Parents are currently fully vaccinated and that has me breathing easier for them and realizing that my relationship has shifted once again.
I had gotten a call last week that my mother went to the clinic because her eye was BLEEDING! and she only went because my brother said it would be a good idea.
She hesitated and when my father sent a photo of her eye I nearly collapsed. I told my mother that she could loose vision and that she should really get an opinion other than her own...she blew me off and at that moment I pondered:
Were my parents always so defiant?
Was it time to step in or was it really time to step back?

I chose to step back.
My mother went to see an eye doctor the following day and they confirmed that nothing was damaged or injured (thank goddess) and that was that.
I waited for them to call me
my step back meant I was not going to call them anymore (at least I was going to try) 
and when they wanted to talk to me I would answer that call and do my best to not stir the pot.
It took three days for them to call me.
(Prior to the virus I spoke to my parents at least twice a day, now it is once every few days.)
This is a BIG adjustment for me; as I see them wanting to chat as acceptance and love. So when it is sluggish it means they are not thinking of me or love me.
It is sick, and insecurity is running the show but, a reality I am working with.

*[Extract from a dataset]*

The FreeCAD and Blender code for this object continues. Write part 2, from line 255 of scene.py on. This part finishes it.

The reality of not being quarantined is a scary one, being around more than two people is scary.
The yoga studio sent out a poll asking if a pre-covid level class filled with fully vaccinated people was something of interest....
I made an appointment to get my hair cut after I am fully vaccinated, I have not been able to get it cut since August of 2019.

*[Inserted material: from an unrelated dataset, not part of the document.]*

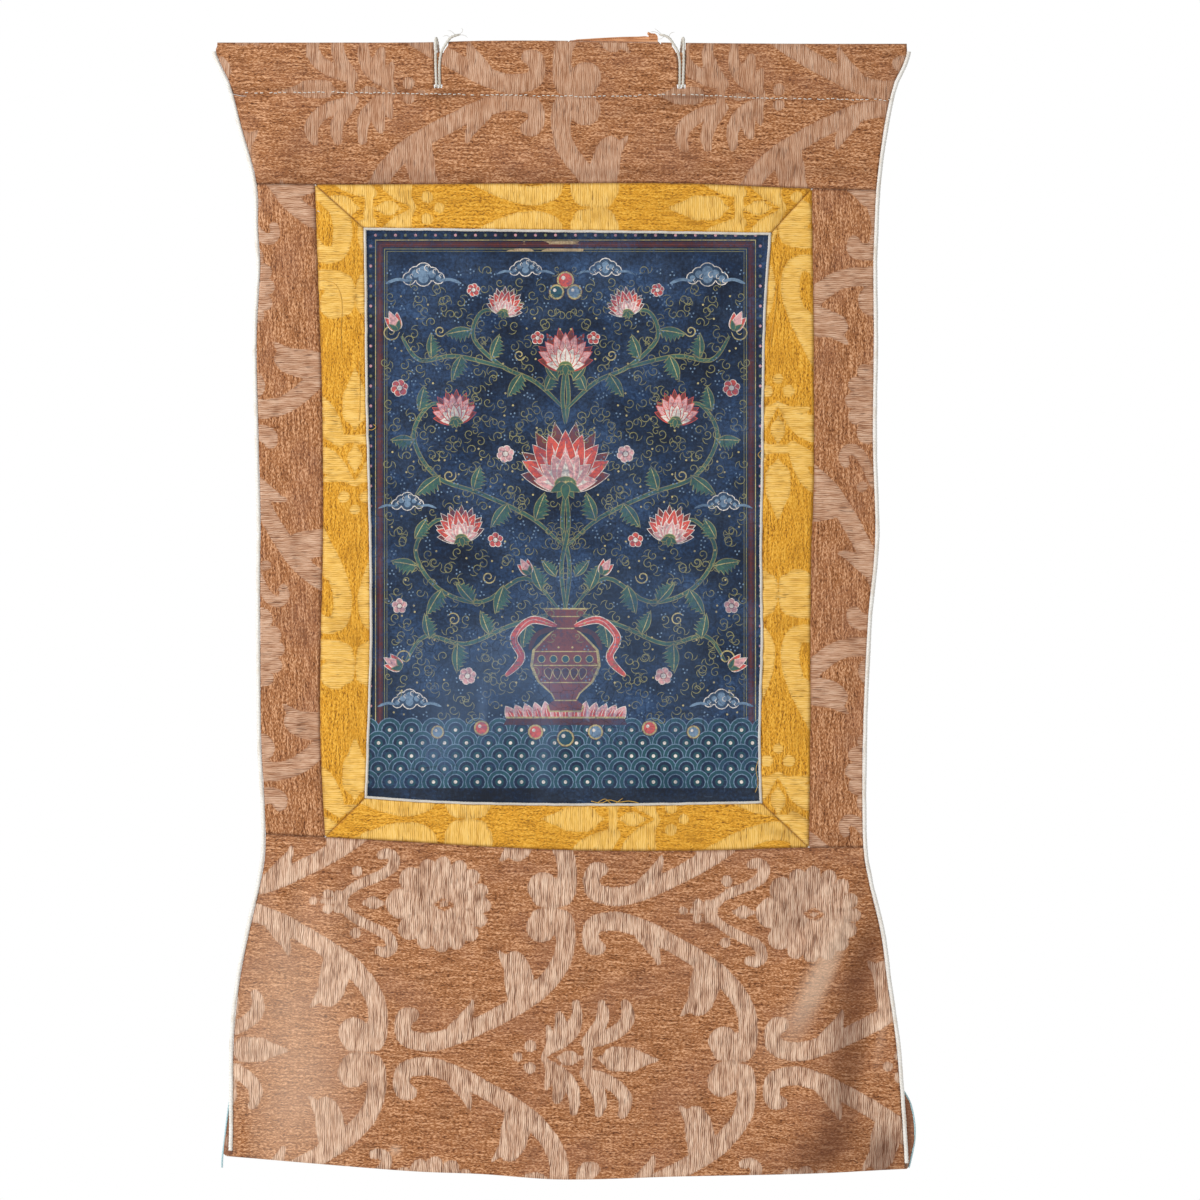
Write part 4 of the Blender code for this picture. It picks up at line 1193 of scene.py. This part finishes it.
def fillers():  # small tendrils and dots where the ground would be bare
    random = np.random.default_rng(11)
    taken = [(spots.mean(axis=0), np.abs(spots - spots.mean(axis=0)).max()) for spots, paint in drawing
             if np.ptp(spots[:, 0]) < 60 and np.ptp(spots[:, 1]) < 60]
    centres = np.array([spot for spot, reach in taken])
    reaches = np.array([reach for spot, reach in taken])
    made = []
    for x in range(8, 178, 11):
        for z in range(-198, 246, 11):
            at = np.array([x, z]) + random.uniform(-3.6, 3.6, 2)
            turn, kind = random.uniform(0, 360), random.random()
            room = min((np.linalg.norm(centres - at, axis=1) - reaches * 0.62).min(), 12)
            if room < 2.6:
                continue
            made.append((at, turn, kind, room))
    for (x, z), turn, kind, room in made:
        for side in (-1, 1):
            angle = turn if side > 0 else 180 - turn
            if kind < 0.62 and room > 4.6:
                curl(side * x, z, angle, min(room * 0.72, 5.4), 1.2, "olive", 0.8, side)
                ribbon(placed([(0, 0), (-4, 2.2 * side), (-8, 0)], side * x, z, angle), 0.7, "olive", step=2)
            elif kind < 0.8:
                for k in range(3):
                    spot = placed([(2.2, 0)], side * x, z, angle + 120 * k)[0]
                    disc(spot[0], spot[1], 0.9, "mist")
            else:
                disc(side * x, z, 1.1, "gilt")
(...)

Then today the State announced that it plans to be fully open by June!
That scares me too...I am scared of people now it seems.
I am scared that life will mow this all over and forget about what is possible, 
I am scared that things will slingshot back to business as usual...and forget all that is important.
I am scared more often than I am confident.
I need to work on that too...

but, the idea of a thrift store visit is really exciting too and there are people there?!






 

2 comments:

Mali said...

So glad that you got your first shot. But very sorry for The Barren. Hope his second dose is easier to deal with, and that by now he is breathing easily.

Purple makes everything better!

Yay to fully vaccinated parents. Boo to parents not having the judgement to go to the dr when her eye is bleeding! I know the question though - I wondered about my FIL. Did he always have bad judgement but it never affected me until the last few years, or was his age removing his ability to apply good judgement? Step in or step back. It's really hard. And in my experience, parents often resist the "stepping in" at the outset, because they don't recognise that they have any cognitive decline/need help. Good luck.

Maybe they don't call you simply because it has become a habit not to call you every day? (And there was no urgency to do so.)

Insecurity is really hard, I know. I'll reference my post a week or two ago - accurate thinking is important. Sending hugs.

Infertile Phoenix said...

Your purple dress is awesome!! And I love your green sweater. That's it. You inspired me. I will be wearing purple to receive my second dose. Oh yeah, now I remember that I wore a soft purple t-shirt for my first dose. Yay!

I am so sorry The Barren had such a reaction. I am very glad he is feeling better. Maybe his system will be more accustomed to things and the second shot won't be as bad. (See how good I am at making things up? It helps. Except when it doesn't, haha.)

I'm scared of the next phase too. I feel like we are still receiving so much conflicting information. I try to remind myself to take things one day at a time, one moment at a time. Maybe we will know more definitive facts soon.